**GOAL:**
Repeat all of the material exactly as given.

***** TASK MATERIAL *****

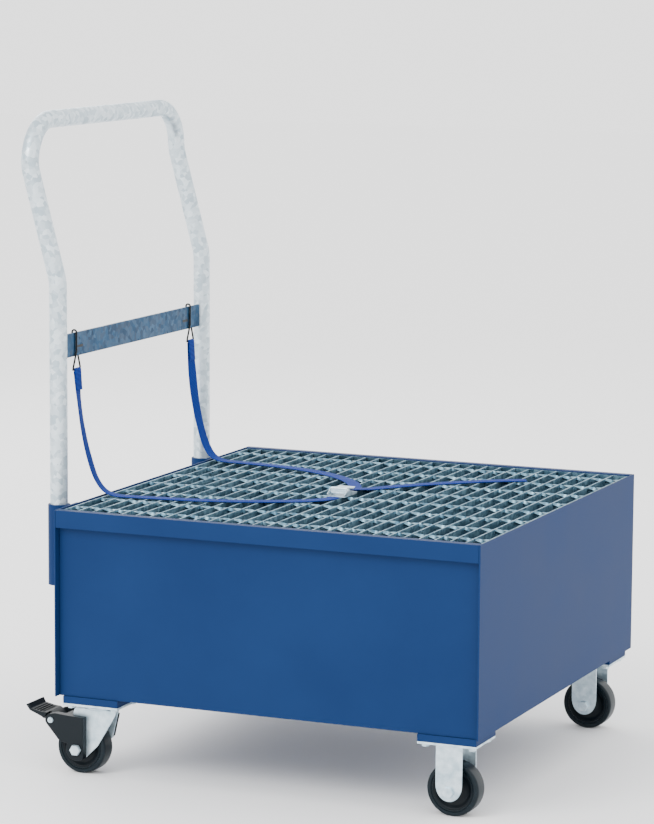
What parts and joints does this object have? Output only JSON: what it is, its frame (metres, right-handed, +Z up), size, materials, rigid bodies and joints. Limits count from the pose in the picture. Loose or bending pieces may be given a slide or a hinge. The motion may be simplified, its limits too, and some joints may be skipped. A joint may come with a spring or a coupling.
{
  "type": "drum dolly",
  "caption": "Steel spill sump on castors with a lift-out grating, a tubular push handle and a webbing drum strap with a cam buckle.",
  "frame": {"origin": "centre of the footprint without the strap, on the floor", "axes": "+Z up, +X away from the push handle, +Y across the dolly"},
  "size_m": [0.9768, 0.87, 1.2418],
  "materials": {
    "blue_paint": "semi-gloss powder coat",
    "galvanised_steel": "dull hot-dip zinc",
    "galvanised_tube": "bright galvanised",
    "zinc_plate": "bright zinc plate",
    "black_rubber": "moulded, slightly glossy",
    "black_plastic": "moulded, fine grain",
    "black_wire": "black dip coat",
    "blue_webbing": "woven polyester webbing"
  },
  "bodies": {
    "chassis": {"sump_panel_r": "blue_paint", "sump_panel_l": "blue_paint", "sump_end_plate_handle": "blue_paint", "sump_end_plate_front": "blue_paint", "sump_floor": "blue_paint", "grating_ledge_r": "blue_paint", "grating_ledge_l": "blue_paint", "handle_socket_r": "blue_paint", "handle_socket_l": "blue_paint", "socket_spacer_r": "blue_paint", "socket_spacer_l": "blue_paint", "foot_plate_swivel_r": "blue_paint", "foot_plate_swivel_l": "blue_paint", "foot_plate_fixed_r": "blue_paint", "foot_plate_fixed_l": "blue_paint", "strap_plate": "galvanised_steel", "handle_tube": "galvanised_tube", "handle_screw_r": "zinc_plate", "handle_screw_l": "zinc_plate", "castor_plate_swivel_r": "zinc_plate", "castor_plate_fixed_r": "zinc_plate", "castor_fork_fixed_r": "zinc_plate", "axle_bolt_fixed_r": "zinc_plate", "swivel_race_swivel_r": "zinc_plate", "kingpin_swivel_r": "zinc_plate", "castor_plate_swivel_l": "zinc_plate", "castor_plate_fixed_l": "zinc_plate", "castor_fork_fixed_l": "zinc_plate", "axle_bolt_fixed_l": "zinc_plate", "swivel_race_swivel_l": "zinc_plate", "kingpin_swivel_l": "zinc_plate", "strap_hook_r": "black_wire", "strap_hook_l": "black_wire", "strap_short": "blue_webbing", "strap_long": "blue_webbing"},
    "grating": {"grating": "galvanised_steel", "buckle_frame": "zinc_plate", "buckle_pin": "zinc_plate", "strap_tail": "blue_webbing"},
    "buckle_lever": {"buckle_lever": "zinc_plate"},
    "swivel_r": {"castor_fork_swivel_r": "zinc_plate", "brake_housing_swivel_r": "black_plastic", "pedal_pin_swivel_r": "zinc_plate", "axle_bolt_swivel_r": "zinc_plate"},
    "wheel_swivel_r": {"wheel_tyre_swivel_r": "black_rubber", "wheel_hub_swivel_r": "black_plastic"},
    "wheel_fixed_r": {"wheel_tyre_fixed_r": "black_rubber", "wheel_hub_fixed_r": "black_plastic"},
    "brake_pedal_r": {"brake_pedal_swivel_r": "black_plastic"},
    "swivel_l": {"castor_fork_swivel_l": "zinc_plate", "brake_housing_swivel_l": "black_plastic", "pedal_pin_swivel_l": "zinc_plate", "axle_bolt_swivel_l": "zinc_plate"},
    "wheel_swivel_l": {"wheel_tyre_swivel_l": "black_rubber", "wheel_hub_swivel_l": "black_plastic"},
    "wheel_fixed_l": {"wheel_tyre_fixed_l": "black_rubber", "wheel_hub_fixed_l": "black_plastic"},
    "brake_pedal_l": {"brake_pedal_swivel_l": "black_plastic"}
  },
  "joints": [
    {"name": "grating_lift", "type": "slide", "parent": "chassis", "child": "grating", "axis": [0, 0, 1], "range_m": [0, 0.1], "deforming": ["strap_short", "strap_long"]},
    {"name": "buckle_lever_press", "type": "hinge", "parent": "grating", "child": "buckle_lever", "pos_m": [0.05343, -0.05, 0.519], "axis": [1, 0, 0], "range_deg": [0, 35], "stiffness_Nm_per_rad": 0.2},
    {"name": "swivel_r_turn", "type": "hinge", "parent": "chassis", "child": "swivel_r", "pos_m": [-0.29357, -0.373, 0.13], "axis": [0, 0, 1], "continuous": true},
    {"name": "wheel_swivel_r_roll", "type": "hinge", "parent": "swivel_r", "child": "wheel_swivel_r", "pos_m": [-0.32958, -0.373, 0.05], "axis": [0, 1, 0], "continuous": true},
    {"name": "brake_pedal_r_press", "type": "hinge", "parent": "swivel_r", "child": "brake_pedal_r", "pos_m": [-0.38357, -0.373, 0.1023], "axis": [0, -1, 0], "range_deg": [0, 22]},
    {"name": "wheel_fixed_r_roll", "type": "hinge", "parent": "chassis", "child": "wheel_fixed_r", "pos_m": [0.42342, -0.373, 0.05], "axis": [0, 1, 0], "continuous": true},
    {"name": "swivel_l_turn", "type": "hinge", "parent": "chassis", "child": "swivel_l", "pos_m": [-0.29357, 0.373, 0.13], "axis": [0, 0, 1], "continuous": true},
    {"name": "wheel_swivel_l_roll", "type": "hinge", "parent": "swivel_l", "child": "wheel_swivel_l", "pos_m": [-0.32958, 0.373, 0.05], "axis": [0, 1, 0], "continuous": true},
    {"name": "brake_pedal_l_press", "type": "hinge", "parent": "swivel_l", "child": "brake_pedal_l", "pos_m": [-0.38357, 0.373, 0.1023], "axis": [0, -1, 0], "range_deg": [0, 22]},
    {"name": "wheel_fixed_l_roll", "type": "hinge", "parent": "chassis", "child": "wheel_fixed_l", "pos_m": [0.42342, 0.373, 0.05], "axis": [0, 1, 0], "continuous": true}
  ]
}
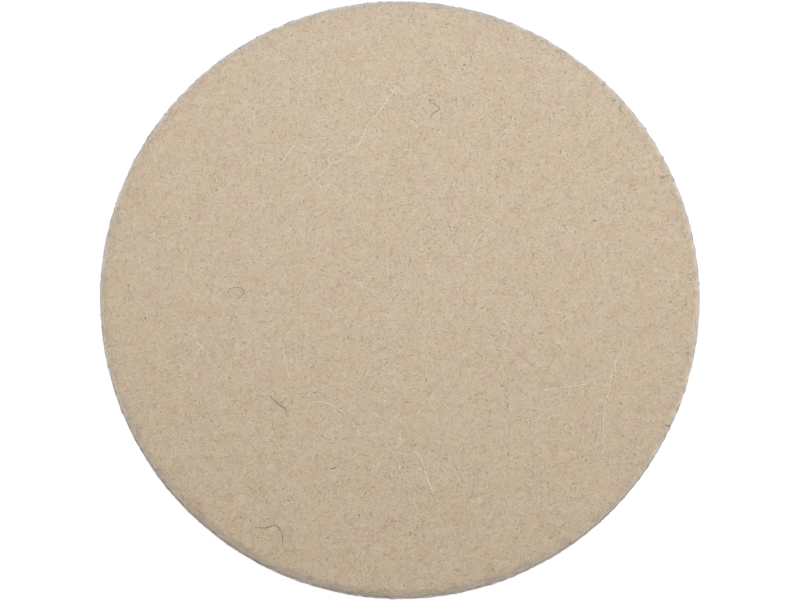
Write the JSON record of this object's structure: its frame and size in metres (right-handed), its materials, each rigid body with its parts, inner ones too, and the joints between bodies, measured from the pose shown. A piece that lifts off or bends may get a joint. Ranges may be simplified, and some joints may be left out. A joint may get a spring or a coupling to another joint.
{
  "type": "felt polishing disc",
  "caption": "Round pressed-wool felt polishing disc with a softened rim and no centre bore, and loop fabric laminated to its back for a hook-faced backing pad.",
  "frame": {"origin": "centre of the loop side, on the plane that the loop tips rest on", "axes": "+Z out of the felt working face, along the disc's axis; X and Y lie in the loop side and any turn about Z is the same disc"},
  "size_m": [0.128, 0.128, 0.01],
  "materials": {
    "wool_felt": "matte",
    "hot_melt_film": "satin",
    "binder_coat": "matte",
    "ground_cloth": "matte",
    "brushed_loops": "matte"
  },
  "bodies": {
    "root": {"felt_disc": "wool_felt", "bonding_film": "hot_melt_film", "loop_back_coat": "binder_coat", "ground_knit": "ground_cloth", "loop_pile": "brushed_loops"}
  },
  "joints": []
}
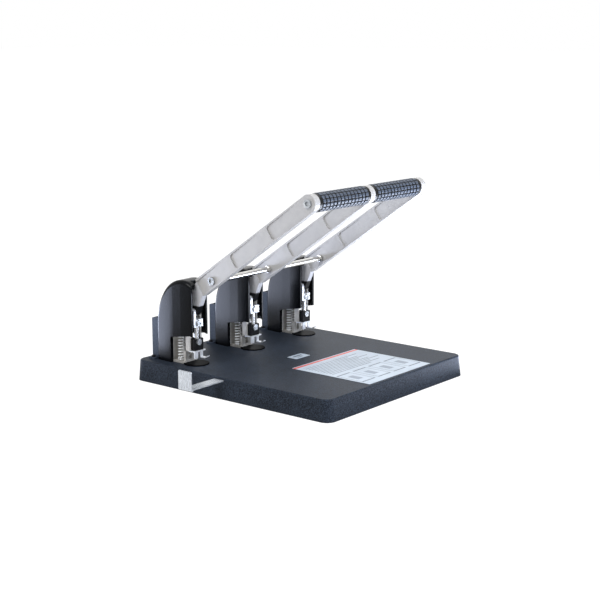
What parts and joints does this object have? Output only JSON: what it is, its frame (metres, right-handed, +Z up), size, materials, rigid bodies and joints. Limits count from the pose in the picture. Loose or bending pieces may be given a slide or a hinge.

*****

**RESPONSE:**
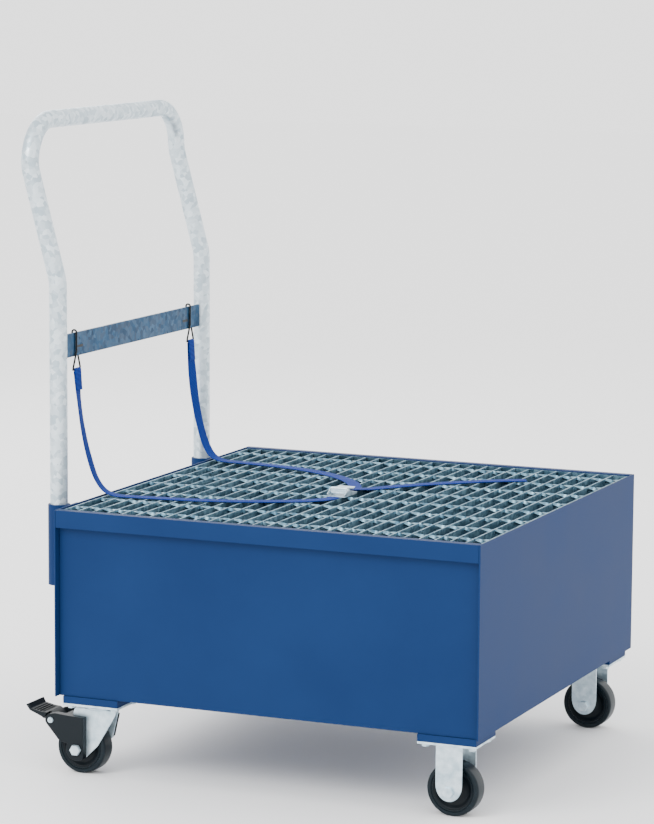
What parts and joints does this object have? Output only JSON: what it is, its frame (metres, right-handed, +Z up), size, materials, rigid bodies and joints. Limits count from the pose in the picture. Loose or bending pieces may be given a slide or a hinge. The motion may be simplified, its limits too, and some joints may be skipped. A joint may come with a spring or a coupling.
{
  "type": "drum dolly",
  "caption": "Steel spill sump on castors with a lift-out grating, a tubular push handle and a webbing drum strap with a cam buckle.",
  "frame": {"origin": "centre of the footprint without the strap, on the floor", "axes": "+Z up, +X away from the push handle, +Y across the dolly"},
  "size_m": [0.9768, 0.87, 1.2418],
  "materials": {
    "blue_paint": "semi-gloss powder coat",
    "galvanised_steel": "dull hot-dip zinc",
    "galvanised_tube": "bright galvanised",
    "zinc_plate": "bright zinc plate",
    "black_rubber": "moulded, slightly glossy",
    "black_plastic": "moulded, fine grain",
    "black_wire": "black dip coat",
    "blue_webbing": "woven polyester webbing"
  },
  "bodies": {
    "chassis": {"sump_panel_r": "blue_paint", "sump_panel_l": "blue_paint", "sump_end_plate_handle": "blue_paint", "sump_end_plate_front": "blue_paint", "sump_floor": "blue_paint", "grating_ledge_r": "blue_paint", "grating_ledge_l": "blue_paint", "handle_socket_r": "blue_paint", "handle_socket_l": "blue_paint", "socket_spacer_r": "blue_paint", "socket_spacer_l": "blue_paint", "foot_plate_swivel_r": "blue_paint", "foot_plate_swivel_l": "blue_paint", "foot_plate_fixed_r": "blue_paint", "foot_plate_fixed_l": "blue_paint", "strap_plate": "galvanised_steel", "handle_tube": "galvanised_tube", "handle_screw_r": "zinc_plate", "handle_screw_l": "zinc_plate", "castor_plate_swivel_r": "zinc_plate", "castor_plate_fixed_r": "zinc_plate", "castor_fork_fixed_r": "zinc_plate", "axle_bolt_fixed_r": "zinc_plate", "swivel_race_swivel_r": "zinc_plate", "kingpin_swivel_r": "zinc_plate", "castor_plate_swivel_l": "zinc_plate", "castor_plate_fixed_l": "zinc_plate", "castor_fork_fixed_l": "zinc_plate", "axle_bolt_fixed_l": "zinc_plate", "swivel_race_swivel_l": "zinc_plate", "kingpin_swivel_l": "zinc_plate", "strap_hook_r": "black_wire", "strap_hook_l": "black_wire", "strap_short": "blue_webbing", "strap_long": "blue_webbing"},
    "grating": {"grating": "galvanised_steel", "buckle_frame": "zinc_plate", "buckle_pin": "zinc_plate", "strap_tail": "blue_webbing"},
    "buckle_lever": {"buckle_lever": "zinc_plate"},
    "swivel_r": {"castor_fork_swivel_r": "zinc_plate", "brake_housing_swivel_r": "black_plastic", "pedal_pin_swivel_r": "zinc_plate", "axle_bolt_swivel_r": "zinc_plate"},
    "wheel_swivel_r": {"wheel_tyre_swivel_r": "black_rubber", "wheel_hub_swivel_r": "black_plastic"},
    "wheel_fixed_r": {"wheel_tyre_fixed_r": "black_rubber", "wheel_hub_fixed_r": "black_plastic"},
    "brake_pedal_r": {"brake_pedal_swivel_r": "black_plastic"},
    "swivel_l": {"castor_fork_swivel_l": "zinc_plate", "brake_housing_swivel_l": "black_plastic", "pedal_pin_swivel_l": "zinc_plate", "axle_bolt_swivel_l": "zinc_plate"},
    "wheel_swivel_l": {"wheel_tyre_swivel_l": "black_rubber", "wheel_hub_swivel_l": "black_plastic"},
    "wheel_fixed_l": {"wheel_tyre_fixed_l": "black_rubber", "wheel_hub_fixed_l": "black_plastic"},
    "brake_pedal_l": {"brake_pedal_swivel_l": "black_plastic"}
  },
  "joints": [
    {"name": "grating_lift", "type": "slide", "parent": "chassis", "child": "grating", "axis": [0, 0, 1], "range_m": [0, 0.1], "deforming": ["strap_short", "strap_long"]},
    {"name": "buckle_lever_press", "type": "hinge", "parent": "grating", "child": "buckle_lever", "pos_m": [0.05343, -0.05, 0.519], "axis": [1, 0, 0], "range_deg": [0, 35], "stiffness_Nm_per_rad": 0.2},
    {"name": "swivel_r_turn", "type": "hinge", "parent": "chassis", "child": "swivel_r", "pos_m": [-0.29357, -0.373, 0.13], "axis": [0, 0, 1], "continuous": true},
    {"name": "wheel_swivel_r_roll", "type": "hinge", "parent": "swivel_r", "child": "wheel_swivel_r", "pos_m": [-0.32958, -0.373, 0.05], "axis": [0, 1, 0], "continuous": true},
    {"name": "brake_pedal_r_press", "type": "hinge", "parent": "swivel_r", "child": "brake_pedal_r", "pos_m": [-0.38357, -0.373, 0.1023], "axis": [0, -1, 0], "range_deg": [0, 22]},
    {"name": "wheel_fixed_r_roll", "type": "hinge", "parent": "chassis", "child": "wheel_fixed_r", "pos_m": [0.42342, -0.373, 0.05], "axis": [0, 1, 0], "continuous": true},
    {"name": "swivel_l_turn", "type": "hinge", "parent": "chassis", "child": "swivel_l", "pos_m": [-0.29357, 0.373, 0.13], "axis": [0, 0, 1], "continuous": true},
    {"name": "wheel_swivel_l_roll", "type": "hinge", "parent": "swivel_l", "child": "wheel_swivel_l", "pos_m": [-0.32958, 0.373, 0.05], "axis": [0, 1, 0], "continuous": true},
    {"name": "brake_pedal_l_press", "type": "hinge", "parent": "swivel_l", "child": "brake_pedal_l", "pos_m": [-0.38357, 0.373, 0.1023], "axis": [0, -1, 0], "range_deg": [0, 22]},
    {"name": "wheel_fixed_l_roll", "type": "hinge", "parent": "chassis", "child": "wheel_fixed_l", "pos_m": [0.42342, 0.373, 0.05], "axis": [0, 1, 0], "continuous": true}
  ]
}
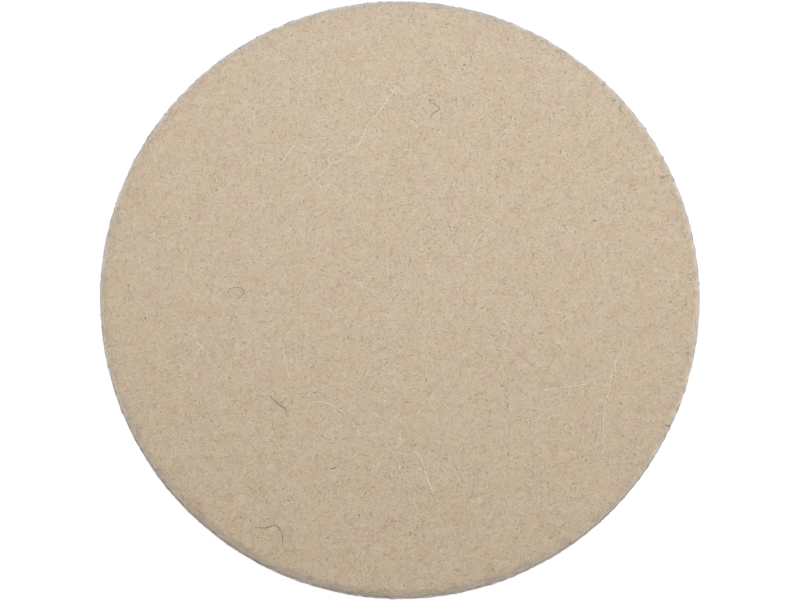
Write the JSON record of this object's structure: its frame and size in metres (right-handed), its materials, each rigid body with its parts, inner ones too, and the joints between bodies, measured from the pose shown. A piece that lifts off or bends may get a joint. Ranges may be simplified, and some joints may be left out. A joint may get a spring or a coupling to another joint.
{
  "type": "felt polishing disc",
  "caption": "Round pressed-wool felt polishing disc with a softened rim and no centre bore, and loop fabric laminated to its back for a hook-faced backing pad.",
  "frame": {"origin": "centre of the loop side, on the plane that the loop tips rest on", "axes": "+Z out of the felt working face, along the disc's axis; X and Y lie in the loop side and any turn about Z is the same disc"},
  "size_m": [0.128, 0.128, 0.01],
  "materials": {
    "wool_felt": "matte",
    "hot_melt_film": "satin",
    "binder_coat": "matte",
    "ground_cloth": "matte",
    "brushed_loops": "matte"
  },
  "bodies": {
    "root": {"felt_disc": "wool_felt", "bonding_film": "hot_melt_film", "loop_back_coat": "binder_coat", "ground_knit": "ground_cloth", "loop_pile": "brushed_loops"}
  },
  "joints": []
}
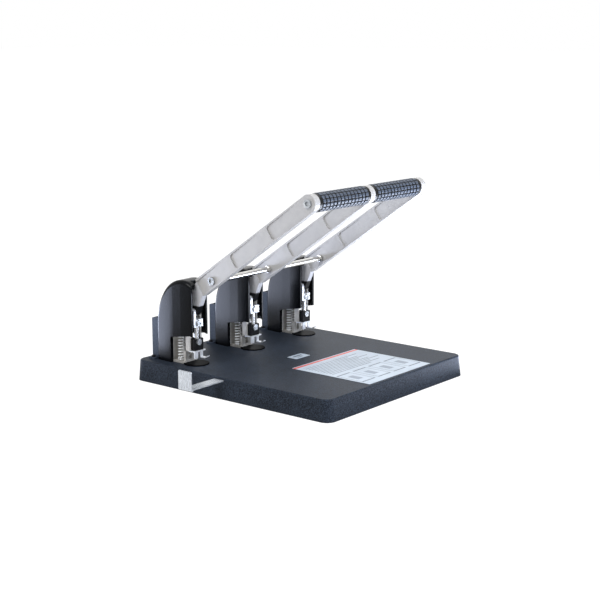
What parts and joints does this object have? Output only JSON: what it is, its frame (metres, right-handed, +Z up), size, materials, rigid bodies and joints. Limits count from the pose in the picture. Loose or bending pieces may be given a slide or a hinge.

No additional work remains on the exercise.